--- BEGIN Input for this task ---
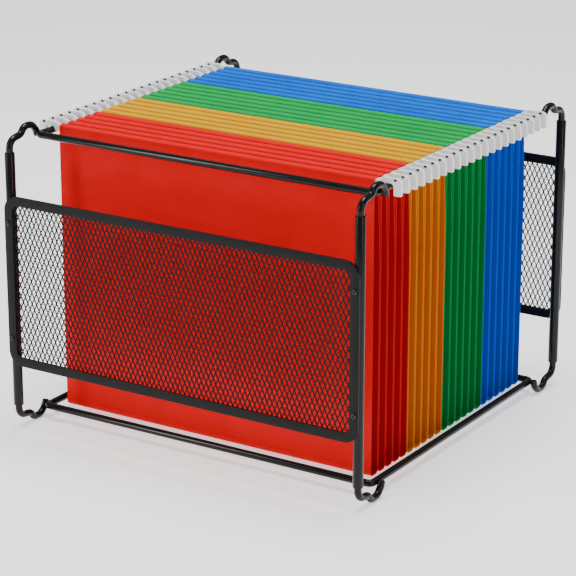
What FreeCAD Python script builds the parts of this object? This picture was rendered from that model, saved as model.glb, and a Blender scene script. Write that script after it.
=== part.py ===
import FreeCAD, Part

import math
import os

import Sketcher

# Wire hanging-file box: four tube posts, two wire rings, eight bent wire loops,
# a mesh panel at the front and at the back, and a row of hanging folders whose
# hooks ride on the side rails of the top ring.
# Frame: X to the right, Y to the back, Z up, origin on the floor under the middle.

doc = FreeCAD.newDocument("hanging_file_box")
Vector = FreeCAD.Vector

SIZES = [
    # posts: plain tubes, open at both ends
    ("post_x", 164.7, "post axis from the middle, sideways"),
    ("post_y", 165.9, "post axis from the middle, front to back"),
    ("post_foot", 20.5, "height of the lower end of a post"),
    ("post_length", 217.1, "length of a post"),
    ("tube_od", 8.4, "outside diameter of the post tube"),
    ("plug_play", 0.1, "play around a loop's plug, all round"),
    # rings and loops: one solid wire
    ("wire_dia", 6.0, "diameter of the wire"),
    ("ring_y", 136.0, "front and rear rail from the middle"),
    ("ring_lift", 9.4, "rail axis beyond the end of the posts"),
    ("ring_bend", 4.2, "bend radius of a ring's corners"),
    ("plug_depth", 18.0, "how far a loop plugs into its post"),
    ("loop_rise", 17.5, "top of a loop's centreline beyond the post"),
    ("tip_round", 1.2, "rounding of a loop's free end"),
    # panels: a flat frame with a mesh sheet behind it
    ("strip_over", 3.0, "panel frame's edge outside the post axis"),
    ("strip_width", 8.0, "width of the frame's strip"),
    ("strip_thick", 2.0, "thickness of the frame"),
    ("strip_low", 57.4, "height of the frame's lower edge"),
    ("strip_high", 203.4, "height of the frame's upper edge"),
    ("strip_round", 13.0, "outer corner radius of the frame"),
    ("mesh_thick", 1.0, "thickness of the mesh sheet"),
    ("mesh_lap", 1.7, "overlap of the mesh sheet behind the strip"),
    ("mesh_columns", 12, "whole gaps across the sheet"),
    ("mesh_rows", 5, "whole gaps up the sheet"),
    ("strand", 2.2, "width of a mesh strand"),
    # screws that hold each panel to its posts
    ("screw_inset", 3.6, "screw axis from the frame's side edge"),
    ("screw_end", 23.5, "screw axis from the frame's lower or upper edge"),
    ("head_dia", 4.5, "diameter of the screw head"),
    ("head_height", 1.4, "height of the screw head"),
    ("head_round", 0.9, "rounding of the screw head"),
    ("shank_dia", 2.6, "diameter of the screw shank"),
    ("shank_length", 5.5, "length of the screw shank"),
    ("screw_play", 0.15, "play around the shank, all round"),
    # folders: one bent card with a sleeve along each top edge
    ("folders", 22, "number of folders in the row"),
    ("row_front", -120.0, "front face of the first folder"),
    ("row_pitch", 11.45, "distance from one folder to the next"),
    ("card_half", 149.2, "half of the card's width"),
    ("card_low", 9.0, "height of the card's lower edge"),
    ("card_high", 253.0, "height of the card's upper edge"),
    ("card_deep", 10.4, "folder from front face to rear face"),
    ("card_thick", 0.8, "thickness of the card"),
    ("card_round", 3.0, "outer radius of the bottom folds"),
    ("sleeve_deep", 3.45, "thickness of a sleeve"),
    ("sleeve_tall", 13.0, "height of a sleeve"),
    ("sleeve_round", 2.0, "rounding of a sleeve's outer upper edge"),
    ("sleeve_bore", 0.8, "the same rounding inside the sleeve"),
    ("sleeve_edge", 0.5, "rounding of a sleeve's edge at the other sleeve"),
    ("sleeve_neck", 2.5, "height of the slope below a sleeve"),
    ("close_gap", 0.15, "gap between a folder's two sleeves, and its two hooks"),
    ("close_slope", 60.0, "height over which the rear panel leans in"),
    # hangers: flat bars in the sleeves, each with a thin hook at both ends
    ("bar_thick", 1.2, "thickness of a hanger bar"),
    ("bar_play", 0.15, "gap between the bar and the sleeve's inner wall"),
    ("bar_drop", 1.1, "top of the bar below the top of the card"),
    ("bar_tall", 4.6, "height of the bar"),
    ("bar_lap", 5.2, "how far the bar runs out of the sleeve into the hook"),
    ("hook_thick", 1.25, "thickness of a hook"),
    ("hook_clear", 0.3, "gap between the hook and the end of the card"),
    ("hook_play", 0.35, "gap between the hook's arch and the rail"),
    ("hook_round", 3.0, "rounding of the arch's two upper corners"),
    ("hook_inside", 6.2, "inner edge of the hook's leg from the rail axis"),
    ("hook_reach", 12.6, "outer edge of the hook from the rail axis"),
    ("hook_top", 7.6, "top of the hook above the rail axis"),
    ("hook_low", 6.0, "lower end of the hook below the rail axis"),
    ("hook_shoulder", 4.5, "rounding of the hook's outer shoulder"),
    ("hook_tip", 0.8, "rounding at the lower end of the hook"),
    ("arm_level", 2.5, "where the hook's level top ends, inside the rail"),
    ("arm_top", 5.3, "top of the arm at the card, above the rail axis"),
    ("eye_wide", 2.4, "length of the small eye in the hook"),
    ("eye_tall", 1.3, "height of the eye"),
    ("eye_round", 0.6, "rounding of the eye's ends"),
    ("eye_x", 7.5, "eye from the rail axis, outward"),
    ("eye_z", 6.2, "eye above the rail axis"),
]

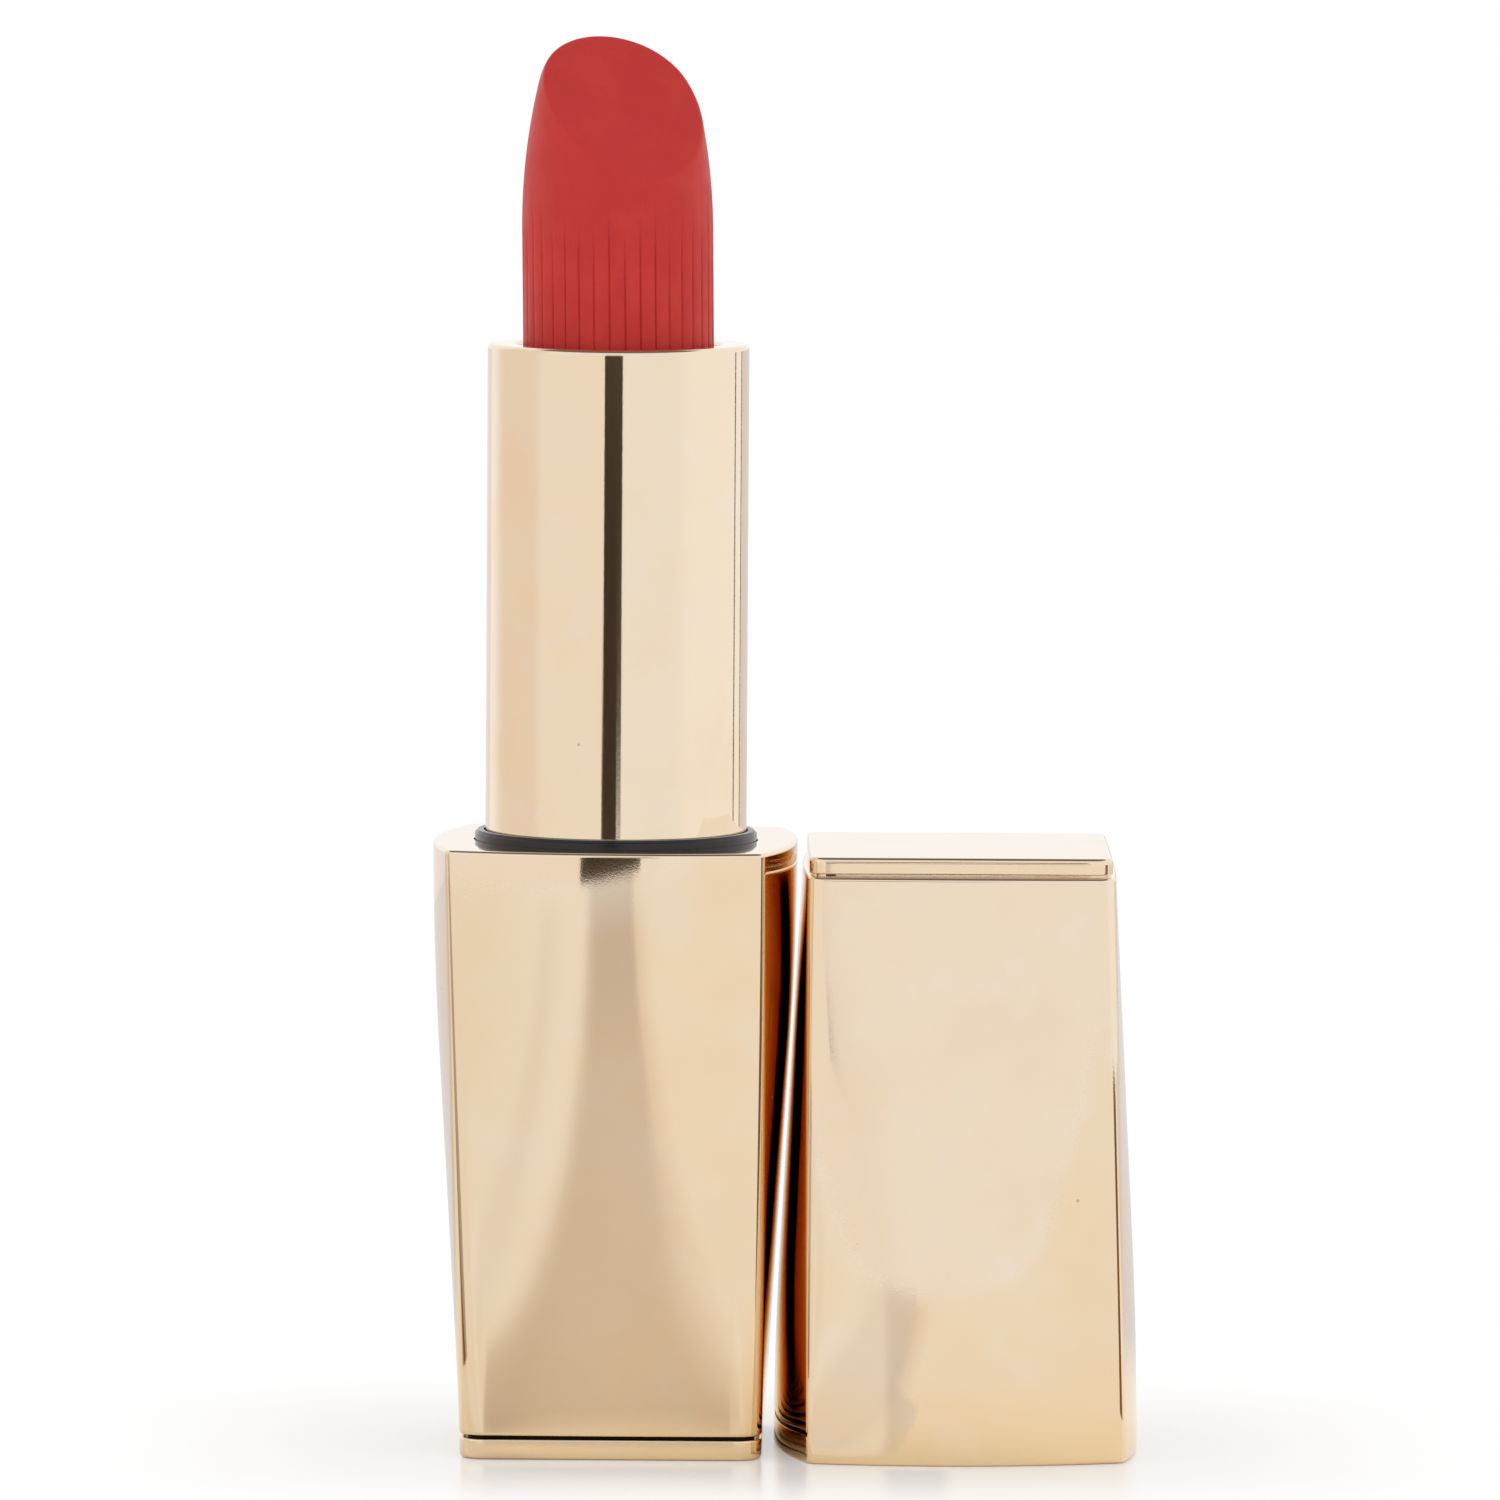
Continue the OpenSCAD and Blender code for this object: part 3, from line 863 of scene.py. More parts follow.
@dataclass(frozen=True)
class LipWax:
    """Moulded stick of lip colour: satin wax with soft clouds, a fine tooth and pressed specks."""

    name: str
    colour: Colour = (0.545, 0.031, 0.027)
    warm: Colour = (0.58, 0.038, 0.029)
    cool: Colour = (0.53, 0.028, 0.026)
    rubbed: Colour = (0.6, 0.05, 0.042)
    specks: Colour = (0.3, 0.015, 0.015)
    # cut: colour of the slanted face, a darker tone painted on as shade.
    cut: Colour = (0.48, 0.024, 0.022)
    wear_share: float = 0.2
    speck_share: float = 0.35
    face_shade_share: float = 0.35
    roughness: float = 0.46
    smear: Smear = Smear(scale=450.0, start=0.25, stop=0.8, less=0.05, more=0.1)
    relief: Relief = Relief(ripple_scale=420.0, ripple=0.5, grain_scale=7000.0, grain=0.4,
                            depth=0.00003)

    def make(self, groups: SharedGroups) -> bpy.types.Material:
        """Builds the material.

        Args:
            groups: The shared node groups.

        Returns:
            The material.
        """
        material, graph, shader = start_material(self.name)
        tint = groups.cloudy.place(graph, Colour=self.colour, Warm=self.warm, Cool=self.cool,
                                   Scale=260.0)
        specks = groups.specks.place(graph, Scale=1500.0, Share=0.02, Size=0.14)
        wear = groups.wear.place(graph, Start=0.6, Full=0.8, Scale=500.0)
        pale = graph.mix(graph.math("MULTIPLY", wear, self.wear_share), tint, self.rubbed)
        dotted = graph.mix(graph.math("MULTIPLY", specks, self.speck_share), pale, self.specks)
        # Painted shade darkens the slanted face and its soft edge.
        face_shade = graph.math("MULTIPLY", graph.attribute("painted_shade"), self.face_shade_share)
        graph.join(graph.mix(face_shade, dotted, self.cut), shader.inputs["Base Color"])
        self.smear.spread(graph, shader, self.roughness)
        shader.inputs["IOR"].default_value = 1.42
        shader.inputs["Specular IOR Level"].default_value = 0.3
        shader.inputs["Subsurface Weight"].default_value = 0.12
        shader.inputs["Subsurface Radius"].default_value = (1.0, 0.25, 0.18)
        shader.inputs["Subsurface Scale"].default_value = 0.0006
        self.relief.press(graph, shader, groups)
        return material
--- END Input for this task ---
Extract each line from the listing that holds the word "object".

What FreeCAD Python script builds the parts of this object? This picture was rendered from that model, saved as model.glb, and a Blender scene script. Write that script after it.
Continue the OpenSCAD and Blender code for this object: part 3, from line 863 of scene.py. More parts follow.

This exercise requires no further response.